(Scripts that build objects)
— Start —
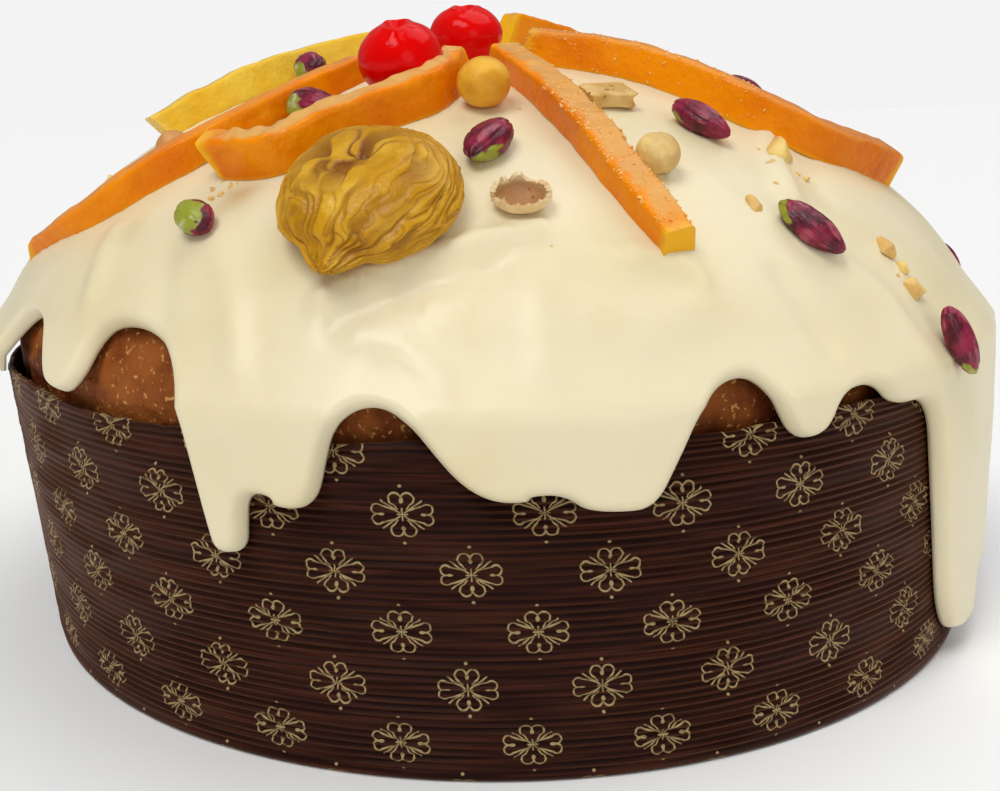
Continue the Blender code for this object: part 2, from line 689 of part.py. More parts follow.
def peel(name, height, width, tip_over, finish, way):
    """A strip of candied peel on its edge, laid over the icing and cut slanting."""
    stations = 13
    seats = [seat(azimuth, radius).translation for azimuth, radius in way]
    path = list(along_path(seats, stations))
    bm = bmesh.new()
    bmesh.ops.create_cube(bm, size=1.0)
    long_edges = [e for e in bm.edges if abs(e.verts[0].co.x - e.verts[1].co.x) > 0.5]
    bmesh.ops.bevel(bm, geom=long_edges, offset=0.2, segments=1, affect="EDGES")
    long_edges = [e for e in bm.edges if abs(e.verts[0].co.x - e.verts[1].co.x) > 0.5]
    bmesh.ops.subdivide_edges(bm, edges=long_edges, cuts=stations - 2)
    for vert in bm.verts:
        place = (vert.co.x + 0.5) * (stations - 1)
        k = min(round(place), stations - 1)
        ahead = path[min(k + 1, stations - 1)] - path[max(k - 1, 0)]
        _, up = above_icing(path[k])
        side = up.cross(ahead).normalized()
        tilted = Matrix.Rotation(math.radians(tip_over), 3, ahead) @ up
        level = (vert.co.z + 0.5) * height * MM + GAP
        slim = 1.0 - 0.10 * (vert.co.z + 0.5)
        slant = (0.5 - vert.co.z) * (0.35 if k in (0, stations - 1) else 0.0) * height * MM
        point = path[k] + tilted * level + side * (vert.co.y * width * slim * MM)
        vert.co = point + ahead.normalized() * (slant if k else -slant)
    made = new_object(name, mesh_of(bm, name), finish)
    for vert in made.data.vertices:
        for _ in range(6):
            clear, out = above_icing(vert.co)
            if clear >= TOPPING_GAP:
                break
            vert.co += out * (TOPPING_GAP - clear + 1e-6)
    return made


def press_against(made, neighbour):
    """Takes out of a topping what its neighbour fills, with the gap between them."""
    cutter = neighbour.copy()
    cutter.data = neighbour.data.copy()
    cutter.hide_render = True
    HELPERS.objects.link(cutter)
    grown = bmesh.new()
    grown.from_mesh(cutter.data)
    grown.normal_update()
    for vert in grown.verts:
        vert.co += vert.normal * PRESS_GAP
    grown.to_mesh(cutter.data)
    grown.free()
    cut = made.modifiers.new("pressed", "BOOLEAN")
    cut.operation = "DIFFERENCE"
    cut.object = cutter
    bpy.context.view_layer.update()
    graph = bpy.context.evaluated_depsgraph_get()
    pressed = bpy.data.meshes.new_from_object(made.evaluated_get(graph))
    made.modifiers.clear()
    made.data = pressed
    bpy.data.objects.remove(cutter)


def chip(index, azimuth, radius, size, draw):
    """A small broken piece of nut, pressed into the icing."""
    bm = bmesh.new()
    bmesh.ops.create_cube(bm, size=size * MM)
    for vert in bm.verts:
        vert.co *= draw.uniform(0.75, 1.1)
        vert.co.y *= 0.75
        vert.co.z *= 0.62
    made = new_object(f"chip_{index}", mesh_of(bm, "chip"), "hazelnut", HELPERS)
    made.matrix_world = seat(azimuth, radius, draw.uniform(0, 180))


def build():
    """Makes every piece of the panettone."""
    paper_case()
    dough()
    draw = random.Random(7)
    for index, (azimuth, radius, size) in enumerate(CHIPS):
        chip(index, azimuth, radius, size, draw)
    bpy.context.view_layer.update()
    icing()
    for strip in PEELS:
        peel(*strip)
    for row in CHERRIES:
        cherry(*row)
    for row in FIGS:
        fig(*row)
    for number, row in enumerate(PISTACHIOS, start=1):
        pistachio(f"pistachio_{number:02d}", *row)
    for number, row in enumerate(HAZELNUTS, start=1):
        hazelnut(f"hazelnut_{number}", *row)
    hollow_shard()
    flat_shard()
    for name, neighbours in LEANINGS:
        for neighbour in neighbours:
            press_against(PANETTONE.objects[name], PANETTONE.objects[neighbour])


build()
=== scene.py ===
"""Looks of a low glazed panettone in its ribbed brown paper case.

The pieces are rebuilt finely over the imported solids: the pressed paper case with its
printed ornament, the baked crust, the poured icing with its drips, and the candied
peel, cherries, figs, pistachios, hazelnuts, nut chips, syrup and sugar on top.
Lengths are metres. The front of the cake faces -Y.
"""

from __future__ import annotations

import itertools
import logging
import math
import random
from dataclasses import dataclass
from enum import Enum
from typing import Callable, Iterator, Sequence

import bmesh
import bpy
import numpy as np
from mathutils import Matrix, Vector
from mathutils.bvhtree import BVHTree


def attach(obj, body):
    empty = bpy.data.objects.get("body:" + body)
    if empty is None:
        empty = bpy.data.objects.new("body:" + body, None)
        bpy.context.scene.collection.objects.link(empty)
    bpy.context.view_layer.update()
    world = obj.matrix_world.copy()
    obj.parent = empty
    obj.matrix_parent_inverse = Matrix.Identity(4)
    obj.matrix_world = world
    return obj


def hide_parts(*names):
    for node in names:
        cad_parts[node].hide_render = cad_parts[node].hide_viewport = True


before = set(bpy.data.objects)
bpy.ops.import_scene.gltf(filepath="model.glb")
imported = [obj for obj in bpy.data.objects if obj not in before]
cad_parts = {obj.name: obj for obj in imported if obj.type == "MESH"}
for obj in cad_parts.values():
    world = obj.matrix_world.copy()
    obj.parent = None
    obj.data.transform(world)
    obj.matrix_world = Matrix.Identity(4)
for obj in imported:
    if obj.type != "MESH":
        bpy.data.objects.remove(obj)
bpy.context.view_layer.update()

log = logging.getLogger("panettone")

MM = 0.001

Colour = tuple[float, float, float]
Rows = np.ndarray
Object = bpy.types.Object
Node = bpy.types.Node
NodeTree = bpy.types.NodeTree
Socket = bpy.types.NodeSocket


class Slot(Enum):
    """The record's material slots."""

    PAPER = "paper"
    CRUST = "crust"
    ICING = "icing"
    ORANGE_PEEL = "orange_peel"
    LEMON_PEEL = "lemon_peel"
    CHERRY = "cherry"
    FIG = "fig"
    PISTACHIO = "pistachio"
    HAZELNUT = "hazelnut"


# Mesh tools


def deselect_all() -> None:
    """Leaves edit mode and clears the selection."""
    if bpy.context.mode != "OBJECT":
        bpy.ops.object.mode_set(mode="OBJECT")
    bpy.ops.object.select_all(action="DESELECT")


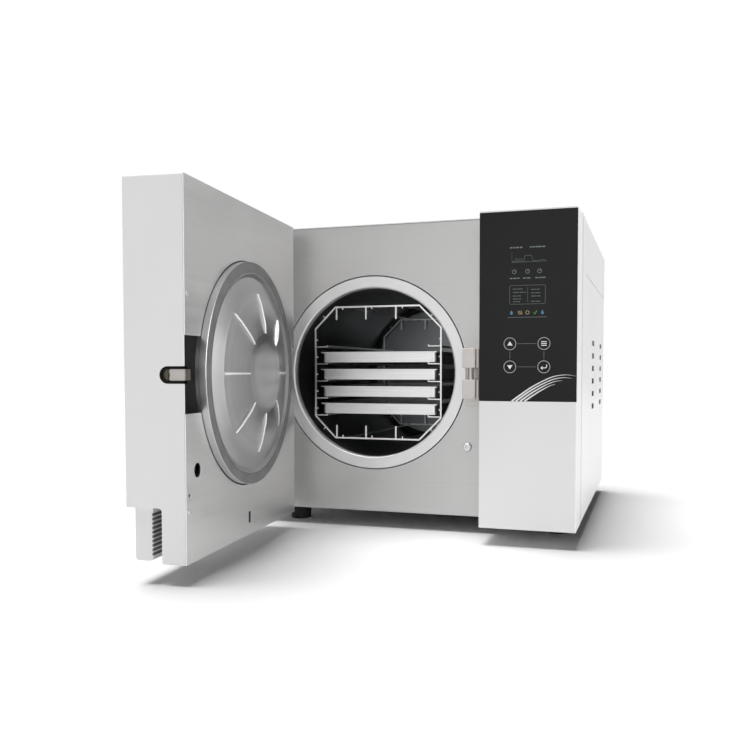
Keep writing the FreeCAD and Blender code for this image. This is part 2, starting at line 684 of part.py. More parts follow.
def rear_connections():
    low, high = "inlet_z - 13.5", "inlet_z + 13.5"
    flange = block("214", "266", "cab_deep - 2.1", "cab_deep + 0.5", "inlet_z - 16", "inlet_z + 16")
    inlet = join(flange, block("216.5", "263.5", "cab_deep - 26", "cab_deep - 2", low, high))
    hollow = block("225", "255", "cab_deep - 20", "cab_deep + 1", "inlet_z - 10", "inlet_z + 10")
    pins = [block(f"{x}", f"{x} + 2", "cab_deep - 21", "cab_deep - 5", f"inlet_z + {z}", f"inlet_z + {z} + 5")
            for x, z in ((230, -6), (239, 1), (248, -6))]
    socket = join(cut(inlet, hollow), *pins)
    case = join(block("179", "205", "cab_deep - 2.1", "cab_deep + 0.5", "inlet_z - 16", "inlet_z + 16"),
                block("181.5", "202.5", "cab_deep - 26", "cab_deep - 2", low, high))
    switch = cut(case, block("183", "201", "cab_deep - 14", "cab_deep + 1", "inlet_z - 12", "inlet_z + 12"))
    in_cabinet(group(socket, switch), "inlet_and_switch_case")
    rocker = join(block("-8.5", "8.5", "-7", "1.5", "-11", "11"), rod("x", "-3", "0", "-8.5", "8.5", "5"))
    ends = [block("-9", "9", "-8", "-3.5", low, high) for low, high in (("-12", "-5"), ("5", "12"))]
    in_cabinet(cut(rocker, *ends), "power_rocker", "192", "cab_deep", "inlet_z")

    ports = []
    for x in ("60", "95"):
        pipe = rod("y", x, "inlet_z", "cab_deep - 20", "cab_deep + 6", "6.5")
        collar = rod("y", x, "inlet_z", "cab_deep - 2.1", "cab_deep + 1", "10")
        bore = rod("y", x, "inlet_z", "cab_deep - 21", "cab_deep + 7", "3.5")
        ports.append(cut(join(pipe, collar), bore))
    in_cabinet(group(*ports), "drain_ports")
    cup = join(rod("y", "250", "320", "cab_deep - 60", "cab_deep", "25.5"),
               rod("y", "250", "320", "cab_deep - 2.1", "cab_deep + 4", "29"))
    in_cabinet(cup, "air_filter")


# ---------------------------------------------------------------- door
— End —
▸ **Task statement**: Repeat exactly the lines from the first line of the records above through the line containing "return made", both included, and nothing else.

▸ **Solution for this exercise**:
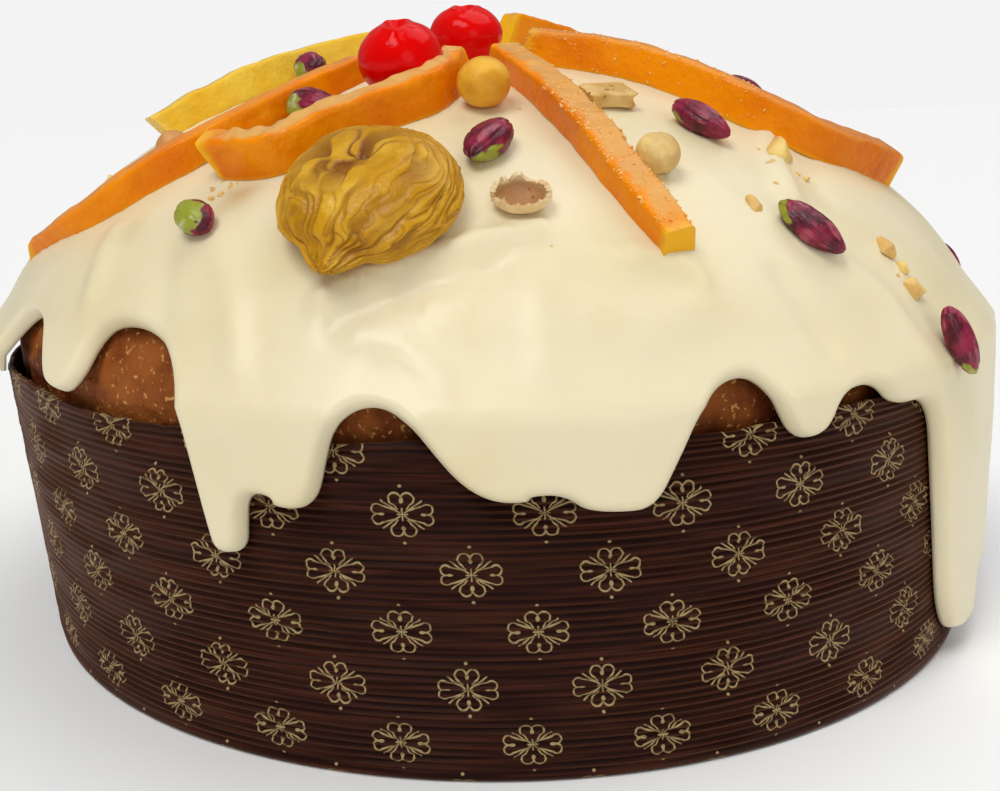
Continue the Blender code for this object: part 2, from line 689 of part.py. More parts follow.
def peel(name, height, width, tip_over, finish, way):
    """A strip of candied peel on its edge, laid over the icing and cut slanting."""
    stations = 13
    seats = [seat(azimuth, radius).translation for azimuth, radius in way]
    path = list(along_path(seats, stations))
    bm = bmesh.new()
    bmesh.ops.create_cube(bm, size=1.0)
    long_edges = [e for e in bm.edges if abs(e.verts[0].co.x - e.verts[1].co.x) > 0.5]
    bmesh.ops.bevel(bm, geom=long_edges, offset=0.2, segments=1, affect="EDGES")
    long_edges = [e for e in bm.edges if abs(e.verts[0].co.x - e.verts[1].co.x) > 0.5]
    bmesh.ops.subdivide_edges(bm, edges=long_edges, cuts=stations - 2)
    for vert in bm.verts:
        place = (vert.co.x + 0.5) * (stations - 1)
        k = min(round(place), stations - 1)
        ahead = path[min(k + 1, stations - 1)] - path[max(k - 1, 0)]
        _, up = above_icing(path[k])
        side = up.cross(ahead).normalized()
        tilted = Matrix.Rotation(math.radians(tip_over), 3, ahead) @ up
        level = (vert.co.z + 0.5) * height * MM + GAP
        slim = 1.0 - 0.10 * (vert.co.z + 0.5)
        slant = (0.5 - vert.co.z) * (0.35 if k in (0, stations - 1) else 0.0) * height * MM
        point = path[k] + tilted * level + side * (vert.co.y * width * slim * MM)
        vert.co = point + ahead.normalized() * (slant if k else -slant)
    made = new_object(name, mesh_of(bm, name), finish)
    for vert in made.data.vertices:
        for _ in range(6):
            clear, out = above_icing(vert.co)
            if clear >= TOPPING_GAP:
                break
            vert.co += out * (TOPPING_GAP - clear + 1e-6)
    return made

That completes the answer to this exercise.